Expressions¶
Expressions are composable AST nodes. They enable type inference, optimization, and IDE autocomplete.
Column references and literals¶
import pyfloe as pf
pf.col("amount") # column reference
pf.lit(42) # literal value
pf.col("amount") * 1.1 # arithmetic (1.1 auto-wrapped as lit)
Comparisons and logic¶
import pyfloe as pf
pf.col("amount") > 100
pf.col("region") == "EU"
(pf.col("amount") > 100) & (pf.col("region") == "EU") # AND
(pf.col("x") < 0) | (pf.col("x") > 100) # OR
~(pf.col("active")) # NOT
pf.col("region").is_in(["EU", "APAC"])
pf.col("value").is_null()
pf.col("value").is_not_null()
Arithmetic¶
import pyfloe as pf
pf.col("price") * pf.col("quantity")
pf.col("amount") + pf.lit(100)
pf.col("total") / pf.col("count")
pf.col("score") % 10
-pf.col("delta")
100 + pf.col("amount") # reverse ops work
Type casting¶
Conditional logic (CASE WHEN)¶
import pyfloe as pf
pf.when(pf.col("amount") > 200, "large") \
.when(pf.col("amount") > 100, "medium") \
.otherwise("small")
String methods¶
import pyfloe as pf
pf.col("name").str.upper() # "ALICE"
pf.col("name").str.lower() # "alice"
pf.col("name").str.strip() # trim whitespace
pf.col("name").str.title() # "Alice"
pf.col("name").str.len() # 5
pf.col("name").str.contains("li") # True
pf.col("name").str.startswith("Al") # True
pf.col("name").str.endswith("ce") # True
pf.col("name").str.replace("A", "a") # "alice"

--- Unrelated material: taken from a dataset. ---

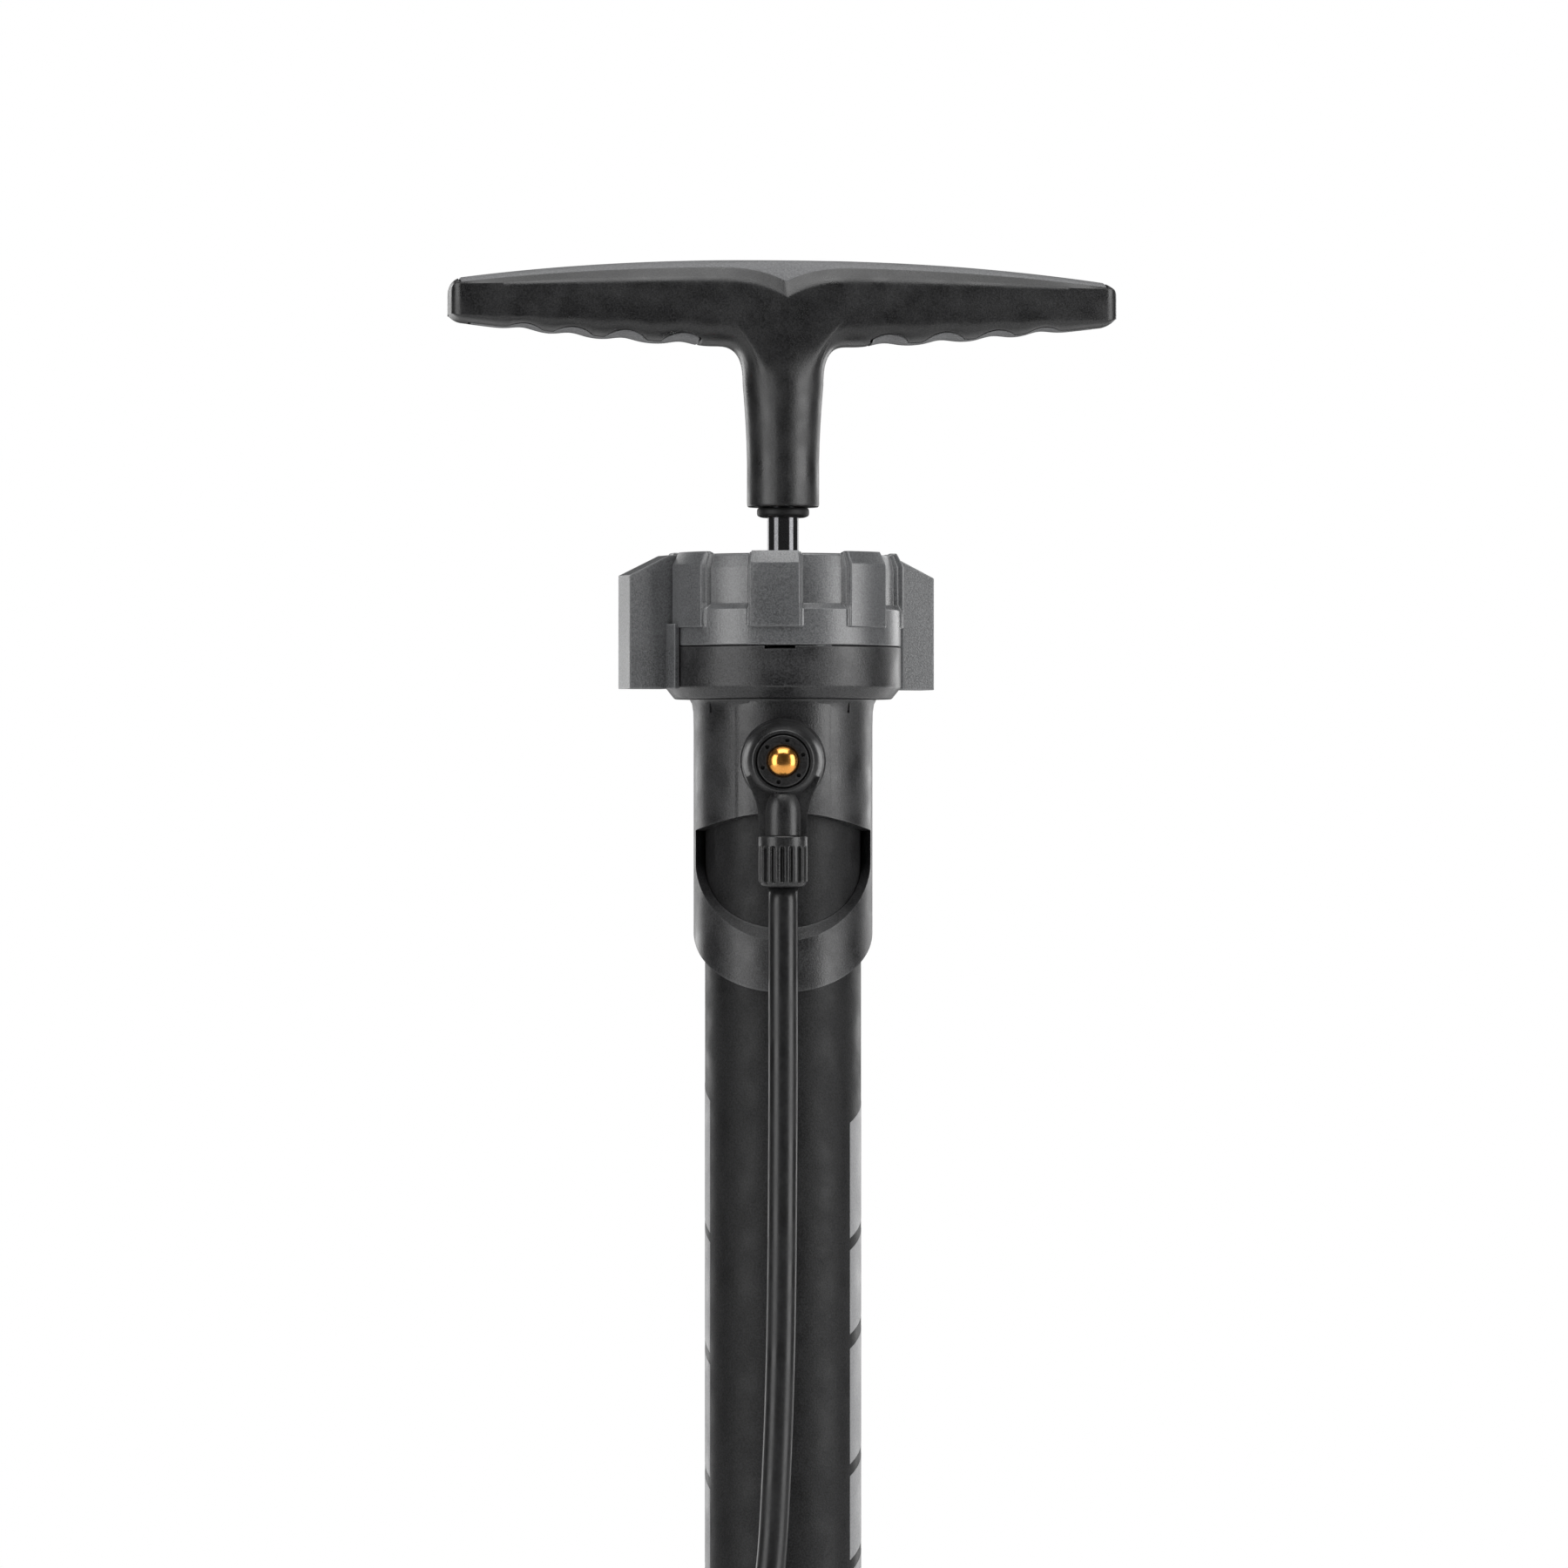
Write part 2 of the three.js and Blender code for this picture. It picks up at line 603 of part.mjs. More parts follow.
// A wedge of the ring's outside between two angles, measured from the rear.
function sector(from, to, inner, outer, bottom, top) {
  const steps = Math.max(2, Math.round((to - from) / 12));
  const arc = (radius, reversed) => {
    const points = Array.from({ length: steps + 1 }, (_, i) => {
      const angle = ((from + ((to - from) * i) / steps) * Math.PI) / 180;
      return [radius * Math.sin(angle), -radius * Math.cos(angle)];
    });
    return reversed ? points.reverse() : points;
  };
  return slab(polygon([...arc(outer, false), ...arc(inner, true)]), bottom, top);
}

function modeRing() {
  const { bottom, top, bore: inside, skirt, block, recess, blockBottom, recessBottom } = ring;
  const body = turned([
    [inside, bottom], [skirt, bottom], [skirt, recessBottom - 1], [recess, recessBottom + 0.6],
    [recess, 611], [recess - 0.6, top - 1], [inside, top - 1],
  ], 36, true);
  const blocks = [];
  for (const side of [0, 180]) {
    for (const centre of [-75, -25, 25, 75]) {
      const from = side + centre - 11.6;
      const to = side + centre + 11.6;
      blocks.push(common(
        sector(from, to, inside, block, blockBottom, top),
        turned([[0, blockBottom], [block, blockBottom + 1], [block, 612.6], [block - 2.6, top], [0, top]], 36),
      ));
    }
  }
  const wings = [];
  for (const side of [-1, 1]) {
    const { wingRadius, wingBottom, wingShoulder, wingThickness, tabRadius, tabWidth, tabTop } = ring;
    const outline = polygon([
      [side * 49.8, wingBottom], [side * (wingRadius - 1), wingBottom], [side * wingRadius, wingBottom + 1],
      [side * wingRadius, wingShoulder], [side * 51, 616], [side * (inside + 1.5), 616],
      [side * (inside + 1.5), bottom], [side * 49.8, bottom],
    ]);
    wings.push(slabAlongY(outline, 0, wingThickness));
    const [from, to] = side < 0 ? [-91, -91 + tabWidth] : [91 - tabWidth, 91];
    wings.push(sector(from, to, 49.75, tabRadius, wingBottom, tabTop));
  }
  const keySlots = [0, 180].map((degrees) => {
    const slot = box(-4.4, 4.4, 42, 46.2, bottom - 1, bottom + 4);
    slot.rotateZ((degrees * Math.PI) / 180);
    return slot;
  });
  addPiece("mode_ring", cut(join(body, ...blocks, ...wings), ...keySlots), "greyPlastic", ringGroup);
}

// One of the selector disc's two keys, from a radius out to the ring's slot.
function keyBlock(side, from, top) {
  const key = box(-4, 4, from, 45.8, 574.4, top);
  if (side < 0) key.rotateZ(Math.PI);
  return key;
}

// The selector disc turns with the ring: its two keys stand in the ring's slots.
function selectorDisc() {
  const disc = tube(13.4, 38, 574.4, 577.2, 32);
  const keys = [1, -1].map((side) =>
    join(keyBlock(side, 36, 577.2),
      keyBlock(side, 44.1, 581)));
  const ports = [200, 242].map((degrees) => {
    const port = rod(2.2, 570, 580, 8);
    port.translate(25, 0, 0);
    port.rotateZ((degrees * Math.PI) / 180);
    return port;
  });
  addPiece("selector_disc", cut(join(disc, ...keys), ...ports), "aluminium", ringGroup);
}

// ---------------------------------------------------------------- hose swivel

function hoseSwivel() {
  const { z, baseRadius, faceRadius, inner, outer, hoseY } = swivel;
  const donut = onRearAxis(turned([
    [5.4, -inner], [baseRadius, -inner], [baseRadius, 44], [16.6, 47.5], [14.4, 52.5], [faceRadius, -outer],
    [11.2, -outer], [11.2, 55], [5.4, 55],
  ], 24, true), z);
  const neck = rod(8, nut.top + gap, 524, 16);
  neck.translate(0, hoseY, 0);
  const flareShape = polygon([[-10.1, nut.top + gap], [10.1, nut.top + gap], [12.6, 522], [-12.6, 522]]);
  const flare = slabAlongY(flareShape, hoseY - 2.4, hoseY + 5);
  const through = onRearAxis(rod(11.2, 55, 70, 24), z);
  const shank = onRearAxis(rod(5.4, 30, 60, 16), z);
  const airWay = rod(2.4, nut.top - 1, 526, 12);
  airWay.translate(0, hoseY, 0);
  addPiece("swivel_banjo", cut(join(donut, neck, flare), through, shank, airWay), "blackPlastic");
  oRing("swivel_seal", 10.4, 0.85, 0, 16);
  const seal = pump.getObjectByName("swivel_seal");
  seal.rotation.x = Math.PI / 2;
  seal.position.set(0, -(casing.padRear + 1.15), z);
  const pinHoles = Array.from({ length: 6 }, (_, i) => {
    const hole = rod(0.85, 56.5, 62, 6);
    const angle = ((18 + 60 * i) * Math.PI) / 180;
    hole.translate(9.6 * Math.cos(angle), 9.6 * Math.sin(angle), 0);
    return hole;
  });
  const cap = turned([[5.4, 55.3], [10.9, 55.3], [10.9, 57.4], [10.4, 58], [7, 58], [6.6, 57.2], [5.4, 57.2]], 24, true);
  addPiece("swivel_cap", onRearAxis(cut(cap, ...pinHoles), z), "blackPlastic");
  const stud = [[0, 24], [4, 24], [4, 40], [5.1, 40.6], [5.1, 57.5], [6.2, 58.3], [5.9, 60], [4.6, 61.4], [2.6, 62.2], [0, 62.5]];
  addPiece("swivel_stud", onRearAxis(turned(stud, 16), z), "brass");
}

function hoseNut() {
  const bodyProfile = [
    [2.7, nut.bottom], [8.6, nut.bottom], [9.4, nut.bottom + 1.6], [9.4, 495.4], [nut.radius, 495.4],
    [nut.radius, nut.top], [2.7, nut.top],
  ];
  const ribs = Array.from({ length: 12 }, (_, i) => {
    const rib = box(-0.8, 0.8, 8.6, nut.radius, 480.4, 495.6);
    rib.rotateZ((i * Math.PI) / 6);
    return rib;
  });
  addPiece("hose_nut", join(turned(bodyProfile, 24, true), ...ribs), "blackPlastic").position.y = swivel.hoseY;
}

// ---------------------------------------------------------------- hose

// From the swivel's nut down the rear, round the barrel's left side through the hook, and up the
// front to the docked pump head.
const hoseRoute = [
  [0, -50, 478.4], [0, -50, 440], [0, -50, 400], [-0.2, -50, 360], [-0.5, -50, 320], [-1.2, -50, 280],
  [-2.6, -50.2, 240], [-5, -50.8, 200], [-7.9, -53.9, 181], [-13.4, -58.2, 163], [-21.4, -61, 145.5],
  [-31, -61.1, 128.5], [-41.2, -57.5, 112], [-50.7, -49.1, 97.5], [-58.6, -36, 85.5], [-63.9, -19, 77.2],
  [-66, 0, 74], [-63.9, 22.8, 77.2], [-56.8, 42.2, 87.7], [-46.2, 55.3, 103.5], [-33.8, 61.1, 122],
  [-21.1, 61, 141.5], [-11.2, 60, 162.5], [-4.4, 58.2, 184], [-0.7, 56, 207], [0, 54, 232],
  [0, 54, 280], [0, 54, 340], [0, 54, 400], [0, 54, 470],
];

function airHose() {
  const path = new THREE.CatmullRomCurve3(hoseRoute.map(([x, y, z]) => new THREE.Vector3(x, y, z)));
  const section = new THREE.Shape();
  section.absarc(0, 0, hose.radius, 0, 2 * Math.PI);
  const geometry = new THREE.ExtrudeGeometry(section, {
    extrudePath: path, steps: hose.steps, curveSegments: hose.sides / 2, bevelEnabled: false,
  });
  addPiece("air_hose", toGeometry(toSolid(geometry)), "rubber");
}

// ---------------------------------------------------------------- pump head and its dock

function pumpHead() {
  const { y, z, radius, neckRadius, hoseTop } = head;
  const ferrule = addPiece("hose_ferrule", turned([
    [2.4, hoseTop + gap], [7.4, hoseTop + gap], [7.8, hoseTop + 1], [7.8, 487], [7.2, 488], [2.4, 488],
  ], 16, true), "aluminium");
  ferrule.position.y = y;
  const bodyTurned = onSideAxis(turned([
    [0, -20], [radius - 1.5, -20], [radius, -18.5], [radius, 16.5], [10.4, 16.5], [10.4, 18], [0, 18],
  ], 24), y, z);
  const neck = rod(neckRadius, 488.3, z - 4, 16);
  neck.translate(0, y, 0);
  const ears = [-1, 1].map((side) => {
    const ear = polygon([[-31, z - 5], [-31, z + 3], [-28, z + 6], [-18, z + 6], [-18, z - 6], [-28, z - 6]]);
    return slabAlongY(ear, y + side * 8.2 - 1.6, y + side * 8.2 + 1.6);
  });
  const airWay = rod(2.2, 480, z, 12);
  airWay.translate(0, y, 0);
  const valveHole = onSideAxis(rod(5, -4, 40, 12), y, z);
  const pinHole = rod(2, -12, 12, 12);
  pinHole.rotateX(Math.PI / 2);
  pinHole.translate(-25.4, y, z);
  const buttonBore = rod(3.3, z + 5, z + 20, 10);
  buttonBore.translate(8, y, 0);
  addPiece("pump_head_body",
    cut(join(bodyTurned, neck, ...ears), airWay, valveHole, pinHole, buttonBore), "blackPlastic");

  const capProfile = [[4.6, 18.3], [12.2, 18.3], [12.6, 19.5], [12.6, 25.5], [11.4, 27], [4.6, 27]];
  const capNotches = Array.from({ length: 8 }, (_, i) => {
    const notch = box(-1.2, 1.2, 11.6, 14, 20, 28);
    notch.rotateZ((i * Math.PI) / 4);
    return notch;
  });
  addPiece("pump_head_cap", onSideAxis(cut(turned(capProfile, 24, true), ...capNotches), y, z), "greyPlastic");
  addPiece("valve_gasket", onSideAxis(tube(3.9, 4.7, 4, 17.8, 12), y, z), "rubber");

  const cam = rod(4.9, -6.2, 6.2, 14);
  cam.rotateX(Math.PI / 2);
  cam.translate(-25.4, y, z);
  const lever = slabAlongY(
    polygon([[-29.6, z + 1], [-21.4, z + 1], [-22.4, z - 12], [-22.8, 476], [-24.4, 466], [-27, 462.5],
      [-29.4, 464], [-29.4, 478], [-30, z - 12]]), y - 6.2, y + 6.2);
  const leverHole = rod(2.1, -12, 12, 12);
  leverHole.rotateX(Math.PI / 2);
  leverHole.translate(-25.4, y, z);
  addPiece("lock_lever", cut(join(cam, lever), leverHole), "greyPlastic");
  const pin = rod(1.7, -9.6, 9.6, 12);
  pin.rotateX(Math.PI / 2);
  pin.translate(-25.4, y, z);
  addPiece("lever_pin", pin, "steel");

  const button = [[0, z + 7.6], [2.8, z + 7.6], [2.8, z + 15], [2.2, z + 15.8], [0, z + 15.8]];
  addPiece("release_button", turned(button, 12), "greyPlastic").position.set(8, y, 0);
  addPiece("release_spring", spring(2.2, 0.3, z + 5.5, z + 7.1, 2), "steel").position.set(8, y, 0);
}

// A spring clip on the front of the casing that grips the pump head's neck.
function headDock() {
  const { y, neckRadius } = head;
  const clip = cut(
    join(tube(neckRadius + gap, 11.4, 490, 500, 24)),
    box(-5.6, 5.6, 4, 20, 480, 510),
  );
  clip.translate(0, y, 0);
  const stalk = box(-6.5, 6.5, casing.radius + gap, y - 9.6, 490, 500);
  addPiece("head_dock", cut(join(clip, stalk), curvedFront()), "blackPlastic");
}

// The casing's own round outside, to fit a piece against it.
const curvedFront = () => rod(casing.radius + gap, 480, 510, 48);

// ---------------------------------------------------------------- assembly

footBase();
rubberFeet();
treadPads();
barrelSocket();
baseScrews();
hoseHook();
chamberTube();
pumpCylinder();
lowerEndPlug();
oRing("chamber_seal_ring", 29.2, 1.15, 40.7, 22);
oRing("cylinder_seal_ring", 14.5, 1.1, 36.7, 16);
checkValve();
piston();
pistonRod();
tHandle();
topManifold();
upperCasing();
gaugeHousing();
gaugeParts();
bourdonTube();
modeRing();
selectorDisc();
hoseSwivel();
hoseNut();
airHose();
pumpHead();
headDock();

export default pump;
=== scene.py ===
"""Looks of a tall track pump with a T-handle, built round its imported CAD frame.

Shapes are written in millimetres in the CAD's frame (+Z up, the rear towards -Y) and scaled to
metres when a piece is made.
"""

import json
from math import asin, atan, copysign, cos, degrees, exp, pi, radians, sin, sqrt

import bmesh
import bpy
from mathutils import Matrix, Vector


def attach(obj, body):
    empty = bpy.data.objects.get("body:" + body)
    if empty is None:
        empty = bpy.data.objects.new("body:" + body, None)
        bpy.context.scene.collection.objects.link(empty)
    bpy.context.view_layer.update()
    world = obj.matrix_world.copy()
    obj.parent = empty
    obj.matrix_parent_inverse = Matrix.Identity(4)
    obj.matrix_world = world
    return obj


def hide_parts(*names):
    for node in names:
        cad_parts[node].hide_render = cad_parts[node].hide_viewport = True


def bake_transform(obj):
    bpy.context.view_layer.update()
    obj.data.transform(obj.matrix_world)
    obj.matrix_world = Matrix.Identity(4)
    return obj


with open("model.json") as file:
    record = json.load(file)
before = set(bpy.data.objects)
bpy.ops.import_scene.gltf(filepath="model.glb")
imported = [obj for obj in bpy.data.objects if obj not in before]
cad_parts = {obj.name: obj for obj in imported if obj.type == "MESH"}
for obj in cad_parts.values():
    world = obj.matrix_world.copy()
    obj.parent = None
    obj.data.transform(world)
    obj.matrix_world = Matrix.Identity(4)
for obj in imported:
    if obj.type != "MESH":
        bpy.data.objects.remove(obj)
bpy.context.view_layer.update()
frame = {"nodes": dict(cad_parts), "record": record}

MM = 0.001

# --- driving dimensions, millimetres

BARREL_R, BARREL_BOTTOM, BARREL_TOP = 32.65, 20.3, 560.0
ROD_R = 6.55
CASING_R, CASING_REAR, CASING_SIDE, CASING_TOP = 37.4, 434.8, 459.0, 556.1
CASING_BORE_R = 33.0
FOOT_BORE_R = 32.95  # of the barrel's socket and the hook's collar
PORT_R = 5.6
HOUSING_R = 49.3
RING_YAW, HANDLE_YAW, POINTER_YAW = 21.0, 7.4, -45.0
SWIVEL_Z, HOSE_Y = 530.4, -50.0
HEAD_Y, HEAD_Z, LEVER_X = 54.0, 517.0, -25.4
HOSE_R, HOSE_SIDES = 6.1, 28

# --- camera and light

CAMERA_LENS, CAMERA_PLACE = 164.6, (0.0004, -3.0, 0.521)
WHITE = (1, 1, 1, 1)


def make_camera():
    data = bpy.data.cameras.new("camera")
    data.sensor_width = 36
    data.lens = CAMERA_LENS
    camera = bpy.data.objects.new("camera", data)
    camera.location = CAMERA_PLACE
    camera.rotation_euler = (radians(90), 0, 0)
    bpy.context.collection.objects.link(camera)
    bpy.context.scene.camera = camera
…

pf.col("name").str.slice(0, 3) # "Ali"
Aggregations¶
import pyfloe as pf
pf.col("amount").sum()
pf.col("amount").mean()
pf.col("amount").min()
pf.col("amount").max()
pf.col("amount").count()
pf.col("amount").n_unique()
pf.col("amount").first()
pf.col("amount").last()
Used with group_by:
import pyfloe as pf
orders.group_by("region").agg(
pf.col("amount").sum().alias("total_revenue"),
pf.col("order_id").count().alias("order_count"),
pf.col("amount").mean().alias("avg_order"),
)
Window functions¶
import pyfloe as pf
# Ranking
pf.row_number().over(partition_by="region", order_by="amount")
pf.rank().over(partition_by="dept", order_by="salary")
pf.dense_rank().over(order_by="score")
# Running aggregates
pf.col("amount").cumsum().over(partition_by="region", order_by="date")
pf.col("score").cummax().over(order_by="round")
# Lag / Lead
pf.col("value").lag(1, default=0).over(partition_by="user", order_by="ts")
pf.col("value").lead(1).over(order_by="ts")
# Window aggregation (partition total on every row)
pf.col("amount").sum().over(partition_by="region")